Although the ordinary person accepted these myths as historical narratives, says Ruskin, he rarely thought of their deeper meanings. In fact, "literal belief [in a myth] was, in the mind of the general people, as deeply rooted as ours in the legends of our own sacred book; . . . a basis of unmiraculous event was as little suspected, and an explanatory symbolism as rarely traced, by them, as by us" (19.298). This overt comparison between the Bible and Greek mythology, which demonstrates once again how Ruskin granted all but equal value to the legends of ancient Greece and Christianity, also indicates his conviction that only a nation's spiritual leaders really understand its mythology. "But, for all that, there was a certain undercurrent of consciousness in all minds, that the figures meant more than they at first showed; and according to each man's own faculties of sentiment, he judged and read them" (19.298-299). The great men of a nation, its artists and spiritual leaders, see farthest into these myths. They build upon them, reshape them, add to their meaning.

Because the artists and other spiritual leaders see so much more in legends than do the common people, mythology remains essentially the creation of great individuals. Although the great myth-maker, like the great artist-poet, draws upon the ideals and beliefs of his fellow men, he advances beyond their expectations and can never be fully understood by them. But because the people accept the basic truth of myth, the ancient creator of myth never found himself alienated from his society the way Turner did. Thus, even though Ruskin believes that mythology develops to some extent as a cooperative enterprise, his essentially Carlylean conception of the artist-seer leads him to conclude that the creator of myth belongs to a group composed primarily, not of his contemporaries, but of his great predecessors.

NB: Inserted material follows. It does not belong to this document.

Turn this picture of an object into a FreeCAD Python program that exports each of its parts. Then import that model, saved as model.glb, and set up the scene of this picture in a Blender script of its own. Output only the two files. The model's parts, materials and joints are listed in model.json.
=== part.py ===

Turner, as a great artist, takes his place with the ancient creators of myth, for he, too, accepts the meanings of the past and then recasts them in new ways. For the great English painter thus to add new meaning to the old myths, he had both to know them and have insight into their significance. In the course of explicating the import of the dragon in the Garden of the Hesperides, Ruskin remarks: "How far he had really found out for himself the collateral bearings of the Hesperid tradition I know not; but that he had got the main clue of it, and knew who the Dragon was, there can be no doubt" (7.40l-402). As Ruskin explains, the painter's conception of the dragon "fits every one of the circumstances of the Greek traditions" (7.402). This convergence of ancient and modern arises partly in the fact that Turner perceived the "natural myth" at the heart of his subject and partly in his knowledge of the Greek tradition. In reading this painting, Ruskin, as we have already observed, draws upon Homer, Hesiod, Euripides, Vergil, Dante, Spenser, Milton, and the Bible, just as in similarly interpreting the vices and virtues on the columns of the Ducal Palace in Venice he refers to Dante, Spenser, Orcagna, Giotto, and Simon Memmi. These artists and poets, with a few others, represent for Ruskin the Western tradition upon which all the great thinkers, including Turner, have drawn. Several times in Fors Clavigera Ruskin paused to set forth lists of essential writings which he believed all should know. For example, when he proposed to set up a library for the St. George's Guild he wrote that "for the standard theological writings which are ultimately to be the foundation of this body of secular literature, I have chosen seven authors . . . the men who have taught the purest theological truth hitherto known to the Jews, Greeks, Latins, Italians, and English, namely, Moses, David, Hesiod, Vergil, Dante, Chaucer, and, for the seventh, summing the whole with a vision of judgment, St. John the Divine" (28.500). Although Ruskin changes and reshuffles his lists to suit his purpose at the moment, it is clear that he considers the authors upon whom he draws as the sources of the best in the Western tradition, as the key to myth, and that he believes Turner to have known their works.